◆ WHAT YOU WILL DO
Search the data for the string "parts" and extract every line where it appears.

◆ RECORD EXCERPTS

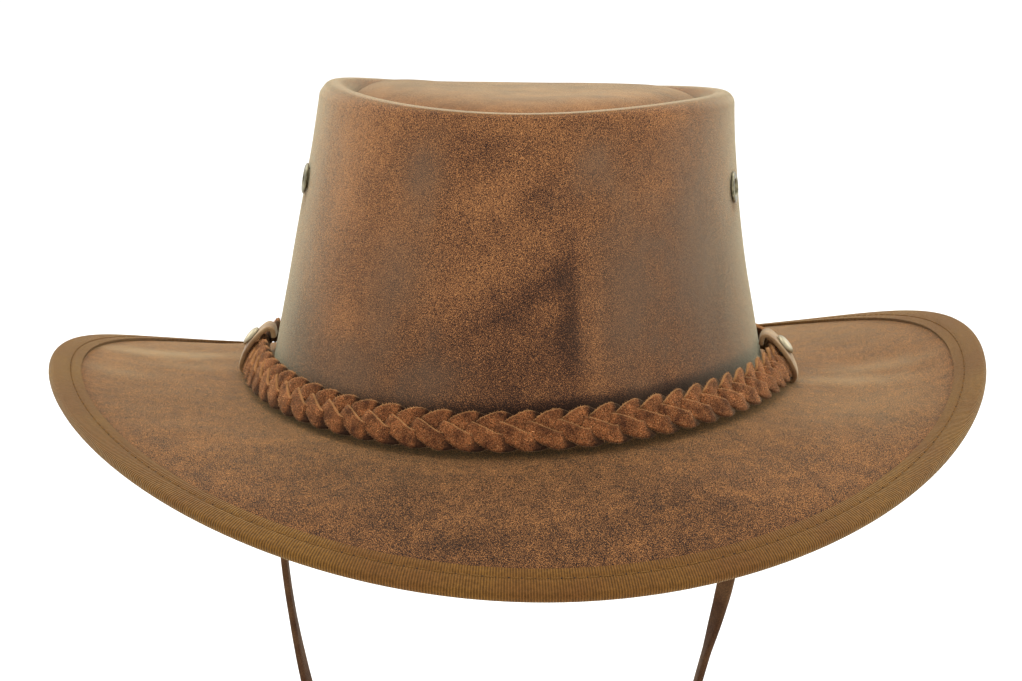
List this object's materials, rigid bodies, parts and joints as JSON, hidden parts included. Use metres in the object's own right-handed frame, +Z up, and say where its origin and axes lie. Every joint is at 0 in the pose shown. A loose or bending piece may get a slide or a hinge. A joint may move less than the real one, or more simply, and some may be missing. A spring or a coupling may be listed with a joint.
{
  "type": "bush hat",
  "caption": "Wide-brimmed leather bush hat with a bound, curled brim, a rolled flat crown, a braided band and a hanging chin lace.",
  "frame": {"origin": "centre of the head opening, level with the foot of the crown, where the hat sits on a head", "axes": "+Y towards the back of the hat, +Z up through the crown, +X to the wearer's left"},
  "size_m": [0.3155, 0.3427, 0.3514],
  "materials": {
    "crown_leather": "oiled nubuck, mottled brown with pale sheen",
    "brim_leather": "oiled nubuck, mottled brown with pale sheen",
    "ribbon": "ribbed ribbon, olive brown, one row of stitching",
    "braid": "reddish brown suede, fuzzy at the edges",
    "strap": "greyish brown, smooth",
    "nickel": "bright nickel cap",
    "dark_metal": "darkened brass",
    "lace": "dark brown suede, matt"
  },
  "bodies": {
    "root": {"crown_side": "crown_leather", "crown_tip": "crown_leather", "brim": "brim_leather", "brim_binding": "ribbon", "hat_band": "braid", "keeper_left": "strap", "keeper_right": "strap", "stud_left": "nickel", "stud_right": "nickel", "eyelet_left": "dark_metal", "eyelet_right": "dark_metal", "lace_tab_left": "strap", "lace_tab_right": "strap", "chin_lace": "lace"}
  },
  "joints": []
}
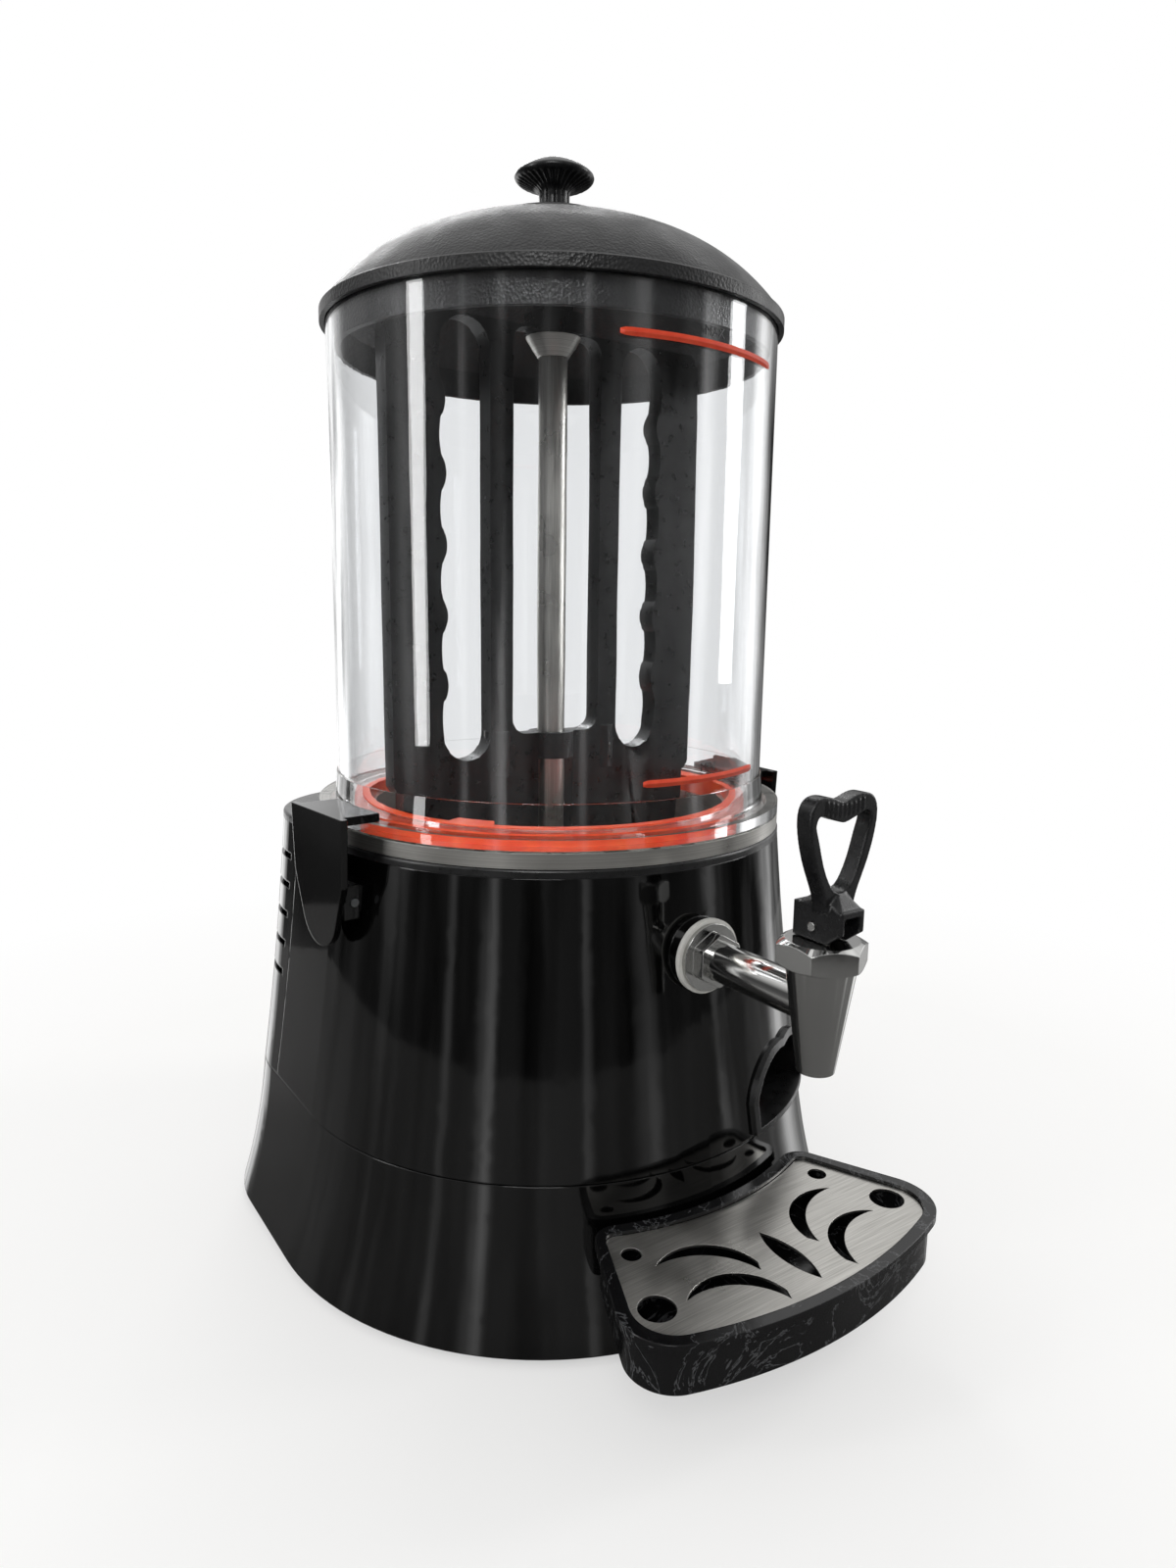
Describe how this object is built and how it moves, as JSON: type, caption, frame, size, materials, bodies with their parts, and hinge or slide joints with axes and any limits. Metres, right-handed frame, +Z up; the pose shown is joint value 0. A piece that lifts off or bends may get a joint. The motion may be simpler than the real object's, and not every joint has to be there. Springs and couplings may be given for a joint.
{
  "type": "hot chocolate dispenser machine",
  "caption": "Heated drink dispenser with a clear lidded bowl, turning stirrer, black housing on a flared base, front lever tap and a drip tray.",
  "frame": {"origin": "middle of the footprint on the table, under the centre of the overall box", "axes": "+Z up along the bowl axis, +X to the viewer's right, front with the tap towards -Y"},
  "size_m": [0.314, 0.3655, 0.5523],
  "materials": {
    "gloss_black_plastic": "glossy moulded ABS",
    "satin_black_plastic": "fine grained moulding",
    "grained_black_plastic": "leather grain moulding",
    "clear_plastic": "clear polycarbonate",
    "brushed_steel": "brushed stainless steel",
    "plain_steel": "zinc plated sheet",
    "chrome": "polished chrome",
    "orange_silicone": "smooth silicone",
    "clear_silicone": "smooth silicone",
    "rubber": "matt rubber",
    "grey_plastic": "moulded nylon",
    "cream_plastic": "moulded thermoset",
    "bronze": "sintered bronze",
    "motor_paint": "painted die casting",
    "lamp_plastic": "translucent lens"
  },
  "bodies": {
    "base": {"base_skirt": "gloss_black_plastic", "bottom_plate": "plain_steel", "bottom_screws": "plain_steel", "rubber_feet": "rubber", "front_housing": "gloss_black_plastic", "rear_cover": "gloss_black_plastic", "rear_cover_screws": "plain_steel", "top_deck": "satin_black_plastic", "water_tank": "brushed_steel", "steel_ring": "brushed_steel", "product_pan": "brushed_steel", "outlet_pipe": "brushed_steel", "centre_tube": "brushed_steel", "shaft_bushes": "bronze", "seal_ring": "orange_silicone", "bowl": "clear_plastic", "gearbox": "motor_paint", "drive_motor": "motor_paint", "motor_bracket": "plain_steel", "bracket_posts": "plain_steel", "heating_element": "brushed_steel", "overheat_cutout": "cream_plastic", "control_panel": "satin_black_plastic", "signal_lamps": "lamp_plastic", "thermostat_body": "cream_plastic", "switch_body": "satin_black_plastic", "latch_brackets": "satin_black_plastic", "latch_pins": "plain_steel", "tap_washer": "grey_plastic", "tap_nut": "chrome", "tap_body": "chrome", "tap_bonnet": "chrome", "terminal_block": "cream_plastic", "cable_gland": "satin_black_plastic"},
    "lid": {"lid_shell": "grained_black_plastic", "lid_knob": "satin_black_plastic", "knob_screw": "plain_steel"},
    "stirrer": {"stirrer_frame": "satin_black_plastic", "coupling_block": "satin_black_plastic", "drive_cup": "brushed_steel", "drive_shaft": "brushed_steel"},
    "tap_plunger": {"tap_stem": "brushed_steel", "tap_plug": "clear_silicone"},
    "tap_lever": {"tap_handle": "satin_black_plastic", "tap_pin": "chrome"},
    "dial": {"thermostat_dial": "satin_black_plastic"},
    "rocker": {"power_rocker": "gloss_black_plastic"},
    "latch_left": {"latch_left": "satin_black_plastic"},
    "latch_right": {"latch_right": "satin_black_plastic"},
    "tray": {"drip_tray": "gloss_black_plastic"},
    "grid": {"drip_grid": "brushed_steel"}
  },
  "joints": [
    {"name": "lid_lift", "type": "slide", "parent": "base", "child": "lid", "axis": [0, 0, 1], "range_m": [0, 0.1]},
    {"name": "stirrer_turn", "type": "hinge", "parent": "base", "child": "stirrer", "pos_m": [0, 0.04275, 0.3], "axis": [0, 0, 1], "continuous": true},
    {"name": "tap_plunger_lift", "type": "slide", "parent": "base", "child": "tap_plunger", "axis": [0, 0, 1], "range_m": [0, 0.005], "stiffness_N_per_m": 20, "springref_m": -0.008},
    {"name": "tap_lever_pull", "type": "hinge", "parent": "tap_plunger", "child": "tap_lever", "pos_m": [0, -0.15975, 0.211], "axis": [1, 0, 0], "range_deg": [0, 45]},
    {"name": "thermostat_turn", "type": "hinge", "parent": "base", "child": "dial", "pos_m": [0.04632, -0.07419, 0.0965], "axis": [0.4695, -0.8829, 0], "range_deg": [-270, 0]},
    {"name": "rocker_tilt", "type": "hinge", "parent": "base", "child": "rocker", "pos_m": [0.0707, -0.05613, 0.0965], "axis": [0.8829, 0.4695, 0], "range_deg": [-12, 0]},
    {"name": "latch_right_release", "type": "hinge", "parent": "base", "child": "latch_right", "pos_m": [0.1305, 0.03133, 0.197], "axis": [0.0872, 0.9962, 0], "range_deg": [0, 12], "stiffness_Nm_per_rad": 0.15, "springref_deg": -11.46},
    {"name": "latch_left_release", "type": "hinge", "parent": "base", "child": "latch_left", "pos_m": [-0.1305, 0.03133, 0.197], "axis": [0.0872, -0.9962, 0], "range_deg": [0, 12], "stiffness_Nm_per_rad": 0.15, "springref_deg": -11.46},
    {"name": "tray_pull", "type": "slide", "parent": "base", "child": "tray", "axis": [0, -1, 0], "range_m": [0, 0.08]},
    {"name": "grid_lift", "type": "slide", "parent": "tray", "child": "grid", "axis": [0, 0, 1], "range_m": [0, 0.04]}
  ],
  "couplings": [
    {"joint": "tap_lever_pull", "follows": "tap_plunger_lift", "rad_per_m": 157.08}
  ]
}
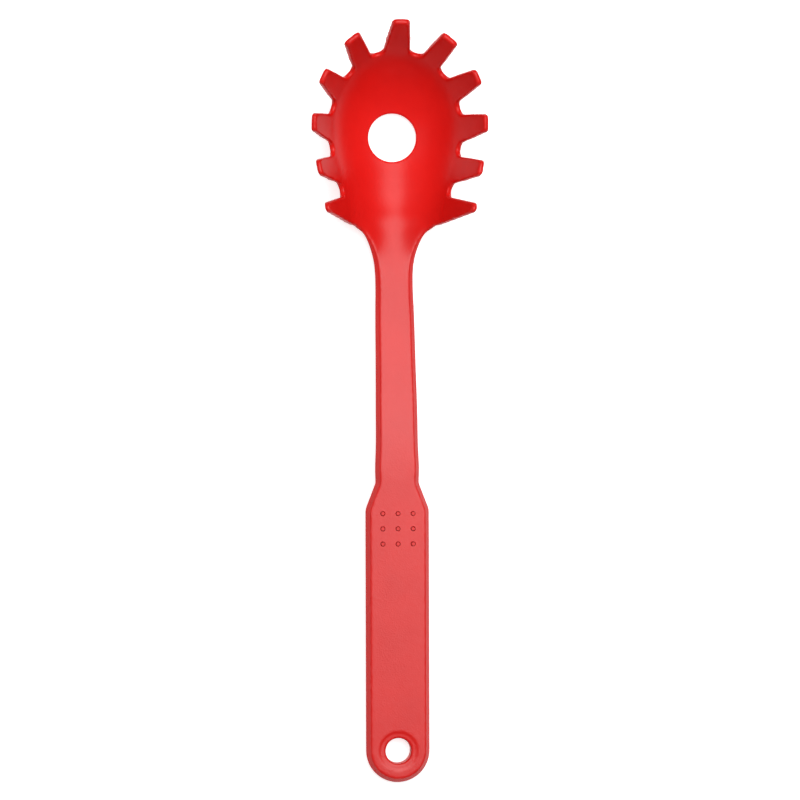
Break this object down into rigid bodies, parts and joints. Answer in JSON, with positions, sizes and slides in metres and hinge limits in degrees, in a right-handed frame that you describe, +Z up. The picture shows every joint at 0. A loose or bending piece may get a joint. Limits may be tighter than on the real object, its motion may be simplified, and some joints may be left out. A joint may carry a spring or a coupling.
{
  "type": "pasta server",
  "caption": "Moulded pasta server: an open toothed bowl with a drain hole on a slim bent neck and a flat bevelled grip with a hanging hole.",
  "frame": {"origin": "centre of the bounding box's bottom face: the server rests on its back, on the end of its grip and the underside of its bowl", "axes": "+Y from the grip towards the bowl, +Z up out of the bowl's mouth, +X across to the right"},
  "size_m": [0.0696, 0.2954, 0.0466],
  "materials": {
    "nylon": "satin moulded nylon, slightly smoother in the bowl"
  },
  "bodies": {
    "root": {"handle": "nylon", "grip_dots": "nylon", "neck": "nylon", "bowl": "nylon", "tine_1": "nylon", "tine_2": "nylon", "tine_3": "nylon", "tine_4": "nylon", "tine_5": "nylon", "tine_6": "nylon", "tine_7": "nylon", "tine_8": "nylon", "tine_9": "nylon", "tine_10": "nylon", "tine_11": "nylon"}
  },
  "joints": []
}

◆ IN RESPONSE
List this object's materials, rigid bodies, parts and joints as JSON, hidden parts included. Use metres in the object's own right-handed frame, +Z up, and say where its origin and axes lie. Every joint is at 0 in the pose shown. A loose or bending piece may get a slide or a hinge. A joint may move less than the real one, or more simply, and some may be missing. A spring or a coupling may be listed with a joint.
Describe how this object is built and how it moves, as JSON: type, caption, frame, size, materials, bodies with their parts, and hinge or slide joints with axes and any limits. Metres, right-handed frame, +Z up; the pose shown is joint value 0. A piece that lifts off or bends may get a joint. The motion may be simpler than the real object's, and not every joint has to be there. Springs and couplings may be given for a joint.
Break this object down into rigid bodies, parts and joints. Answer in JSON, with positions, sizes and slides in metres and hinge limits in degrees, in a right-handed frame that you describe, +Z up. The picture shows every joint at 0. A loose or bending piece may get a joint. Limits may be tighter than on the real object, its motion may be simplified, and some joints may be left out. A joint may carry a spring or a coupling.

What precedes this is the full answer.